GIVEN DATA:
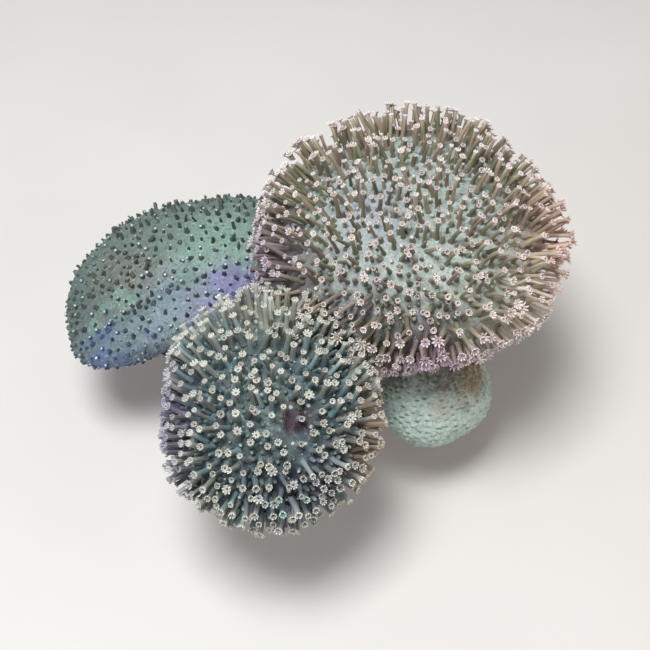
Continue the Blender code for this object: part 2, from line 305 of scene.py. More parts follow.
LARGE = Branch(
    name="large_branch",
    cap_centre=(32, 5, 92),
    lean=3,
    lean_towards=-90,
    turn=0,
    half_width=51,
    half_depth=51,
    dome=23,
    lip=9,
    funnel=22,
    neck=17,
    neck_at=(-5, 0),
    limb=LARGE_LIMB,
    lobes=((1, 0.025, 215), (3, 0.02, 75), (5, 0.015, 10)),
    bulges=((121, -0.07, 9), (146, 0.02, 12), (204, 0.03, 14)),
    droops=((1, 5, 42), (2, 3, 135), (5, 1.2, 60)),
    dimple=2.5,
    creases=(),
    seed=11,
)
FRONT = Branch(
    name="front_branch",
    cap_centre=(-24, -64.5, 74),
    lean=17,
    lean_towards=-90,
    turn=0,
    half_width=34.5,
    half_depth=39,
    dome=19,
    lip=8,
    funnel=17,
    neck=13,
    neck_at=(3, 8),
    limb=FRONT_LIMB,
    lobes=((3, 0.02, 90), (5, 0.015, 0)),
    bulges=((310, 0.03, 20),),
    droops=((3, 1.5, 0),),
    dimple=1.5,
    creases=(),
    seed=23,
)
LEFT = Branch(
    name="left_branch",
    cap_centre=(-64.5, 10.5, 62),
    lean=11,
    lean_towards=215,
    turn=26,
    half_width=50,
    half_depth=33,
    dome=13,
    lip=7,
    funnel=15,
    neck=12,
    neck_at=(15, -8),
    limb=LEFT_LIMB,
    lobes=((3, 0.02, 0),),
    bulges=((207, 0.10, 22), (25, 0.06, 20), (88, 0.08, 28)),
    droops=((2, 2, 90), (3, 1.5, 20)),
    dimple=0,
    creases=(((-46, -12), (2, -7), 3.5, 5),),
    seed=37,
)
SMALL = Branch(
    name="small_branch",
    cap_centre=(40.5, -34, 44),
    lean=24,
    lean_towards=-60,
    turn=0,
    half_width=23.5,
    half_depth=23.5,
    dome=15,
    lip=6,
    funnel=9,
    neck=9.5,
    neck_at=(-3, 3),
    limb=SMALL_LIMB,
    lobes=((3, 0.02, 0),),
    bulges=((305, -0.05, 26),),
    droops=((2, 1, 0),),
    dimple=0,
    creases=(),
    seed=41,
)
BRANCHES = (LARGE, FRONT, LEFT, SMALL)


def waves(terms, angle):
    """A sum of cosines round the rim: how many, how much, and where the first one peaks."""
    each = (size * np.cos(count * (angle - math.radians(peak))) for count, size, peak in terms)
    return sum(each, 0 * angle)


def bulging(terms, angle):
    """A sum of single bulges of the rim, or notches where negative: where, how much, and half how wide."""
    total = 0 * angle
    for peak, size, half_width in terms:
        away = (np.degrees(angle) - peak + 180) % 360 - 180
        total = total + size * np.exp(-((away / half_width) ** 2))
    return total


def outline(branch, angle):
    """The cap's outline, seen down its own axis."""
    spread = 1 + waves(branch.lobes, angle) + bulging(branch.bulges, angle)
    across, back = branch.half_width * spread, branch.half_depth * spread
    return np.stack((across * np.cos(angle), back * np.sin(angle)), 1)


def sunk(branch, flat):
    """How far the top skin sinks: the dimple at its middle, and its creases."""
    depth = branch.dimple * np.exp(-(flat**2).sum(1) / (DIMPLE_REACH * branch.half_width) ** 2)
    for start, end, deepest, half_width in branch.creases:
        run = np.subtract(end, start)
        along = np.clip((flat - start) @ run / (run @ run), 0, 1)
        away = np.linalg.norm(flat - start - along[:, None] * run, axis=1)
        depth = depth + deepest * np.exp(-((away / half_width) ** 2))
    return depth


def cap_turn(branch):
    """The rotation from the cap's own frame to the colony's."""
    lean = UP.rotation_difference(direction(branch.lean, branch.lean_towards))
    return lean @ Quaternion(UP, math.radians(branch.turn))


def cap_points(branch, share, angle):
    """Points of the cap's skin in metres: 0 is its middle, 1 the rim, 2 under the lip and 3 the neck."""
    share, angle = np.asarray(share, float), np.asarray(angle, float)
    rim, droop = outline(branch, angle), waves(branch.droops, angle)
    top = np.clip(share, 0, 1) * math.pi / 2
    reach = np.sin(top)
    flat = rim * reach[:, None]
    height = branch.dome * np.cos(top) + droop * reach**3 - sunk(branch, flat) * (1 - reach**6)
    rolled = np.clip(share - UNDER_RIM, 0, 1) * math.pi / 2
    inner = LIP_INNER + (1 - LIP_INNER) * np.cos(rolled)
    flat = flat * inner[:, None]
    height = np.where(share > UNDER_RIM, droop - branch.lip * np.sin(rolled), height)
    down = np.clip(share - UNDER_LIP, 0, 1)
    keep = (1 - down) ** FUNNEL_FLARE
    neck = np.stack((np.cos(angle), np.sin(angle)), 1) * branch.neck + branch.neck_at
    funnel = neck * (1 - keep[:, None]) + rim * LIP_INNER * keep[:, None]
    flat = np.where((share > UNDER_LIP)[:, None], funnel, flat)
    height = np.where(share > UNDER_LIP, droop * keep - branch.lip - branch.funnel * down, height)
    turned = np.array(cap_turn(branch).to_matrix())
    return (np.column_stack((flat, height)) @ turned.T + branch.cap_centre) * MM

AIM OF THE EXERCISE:
Each line of the material should be duplicated exactly, please.

RESPONSE TO THIS EXERCISE:
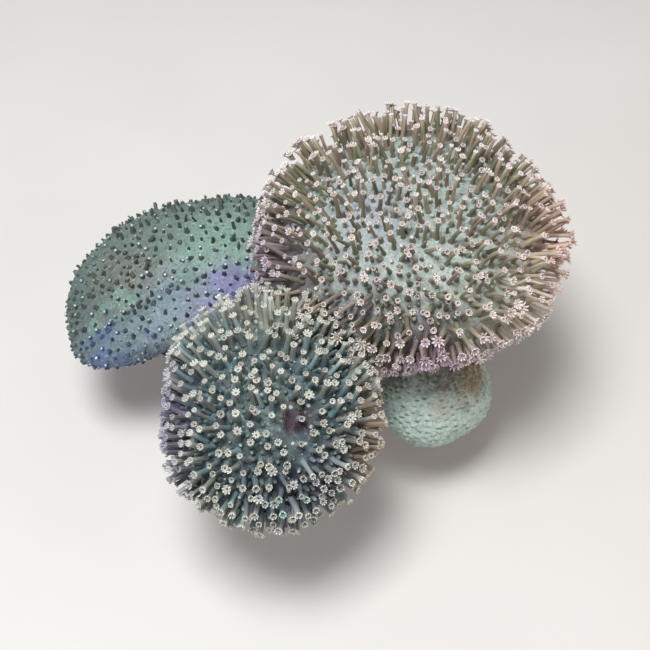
Continue the Blender code for this object: part 2, from line 305 of scene.py. More parts follow.
LARGE = Branch(
    name="large_branch",
    cap_centre=(32, 5, 92),
    lean=3,
    lean_towards=-90,
    turn=0,
    half_width=51,
    half_depth=51,
    dome=23,
    lip=9,
    funnel=22,
    neck=17,
    neck_at=(-5, 0),
    limb=LARGE_LIMB,
    lobes=((1, 0.025, 215), (3, 0.02, 75), (5, 0.015, 10)),
    bulges=((121, -0.07, 9), (146, 0.02, 12), (204, 0.03, 14)),
    droops=((1, 5, 42), (2, 3, 135), (5, 1.2, 60)),
    dimple=2.5,
    creases=(),
    seed=11,
)
FRONT = Branch(
    name="front_branch",
    cap_centre=(-24, -64.5, 74),
    lean=17,
    lean_towards=-90,
    turn=0,
    half_width=34.5,
    half_depth=39,
    dome=19,
    lip=8,
    funnel=17,
    neck=13,
    neck_at=(3, 8),
    limb=FRONT_LIMB,
    lobes=((3, 0.02, 90), (5, 0.015, 0)),
    bulges=((310, 0.03, 20),),
    droops=((3, 1.5, 0),),
    dimple=1.5,
    creases=(),
    seed=23,
)
LEFT = Branch(
    name="left_branch",
    cap_centre=(-64.5, 10.5, 62),
    lean=11,
    lean_towards=215,
    turn=26,
    half_width=50,
    half_depth=33,
    dome=13,
    lip=7,
    funnel=15,
    neck=12,
    neck_at=(15, -8),
    limb=LEFT_LIMB,
    lobes=((3, 0.02, 0),),
    bulges=((207, 0.10, 22), (25, 0.06, 20), (88, 0.08, 28)),
    droops=((2, 2, 90), (3, 1.5, 20)),
    dimple=0,
    creases=(((-46, -12), (2, -7), 3.5, 5),),
    seed=37,
)
SMALL = Branch(
    name="small_branch",
    cap_centre=(40.5, -34, 44),
    lean=24,
    lean_towards=-60,
    turn=0,
    half_width=23.5,
    half_depth=23.5,
    dome=15,
    lip=6,
    funnel=9,
    neck=9.5,
    neck_at=(-3, 3),
    limb=SMALL_LIMB,
    lobes=((3, 0.02, 0),),
    bulges=((305, -0.05, 26),),
    droops=((2, 1, 0),),
    dimple=0,
    creases=(),
    seed=41,
)
BRANCHES = (LARGE, FRONT, LEFT, SMALL)


def waves(terms, angle):
    """A sum of cosines round the rim: how many, how much, and where the first one peaks."""
    each = (size * np.cos(count * (angle - math.radians(peak))) for count, size, peak in terms)
    return sum(each, 0 * angle)


def bulging(terms, angle):
    """A sum of single bulges of the rim, or notches where negative: where, how much, and half how wide."""
    total = 0 * angle
    for peak, size, half_width in terms:
        away = (np.degrees(angle) - peak + 180) % 360 - 180
        total = total + size * np.exp(-((away / half_width) ** 2))
    return total


def outline(branch, angle):
    """The cap's outline, seen down its own axis."""
    spread = 1 + waves(branch.lobes, angle) + bulging(branch.bulges, angle)
    across, back = branch.half_width * spread, branch.half_depth * spread
    return np.stack((across * np.cos(angle), back * np.sin(angle)), 1)


def sunk(branch, flat):
    """How far the top skin sinks: the dimple at its middle, and its creases."""
    depth = branch.dimple * np.exp(-(flat**2).sum(1) / (DIMPLE_REACH * branch.half_width) ** 2)
    for start, end, deepest, half_width in branch.creases:
        run = np.subtract(end, start)
        along = np.clip((flat - start) @ run / (run @ run), 0, 1)
        away = np.linalg.norm(flat - start - along[:, None] * run, axis=1)
        depth = depth + deepest * np.exp(-((away / half_width) ** 2))
    return depth


def cap_turn(branch):
    """The rotation from the cap's own frame to the colony's."""
    lean = UP.rotation_difference(direction(branch.lean, branch.lean_towards))
    return lean @ Quaternion(UP, math.radians(branch.turn))


def cap_points(branch, share, angle):
    """Points of the cap's skin in metres: 0 is its middle, 1 the rim, 2 under the lip and 3 the neck."""
    share, angle = np.asarray(share, float), np.asarray(angle, float)
    rim, droop = outline(branch, angle), waves(branch.droops, angle)
    top = np.clip(share, 0, 1) * math.pi / 2
    reach = np.sin(top)
    flat = rim * reach[:, None]
    height = branch.dome * np.cos(top) + droop * reach**3 - sunk(branch, flat) * (1 - reach**6)
    rolled = np.clip(share - UNDER_RIM, 0, 1) * math.pi / 2
    inner = LIP_INNER + (1 - LIP_INNER) * np.cos(rolled)
    flat = flat * inner[:, None]
    height = np.where(share > UNDER_RIM, droop - branch.lip * np.sin(rolled), height)
    down = np.clip(share - UNDER_LIP, 0, 1)
    keep = (1 - down) ** FUNNEL_FLARE
    neck = np.stack((np.cos(angle), np.sin(angle)), 1) * branch.neck + branch.neck_at
    funnel = neck * (1 - keep[:, None]) + rim * LIP_INNER * keep[:, None]
    flat = np.where((share > UNDER_LIP)[:, None], funnel, flat)
    height = np.where(share > UNDER_LIP, droop * keep - branch.lip - branch.funnel * down, height)
    turned = np.array(cap_turn(branch).to_matrix())
    return (np.column_stack((flat, height)) @ turned.T + branch.cap_centre) * MM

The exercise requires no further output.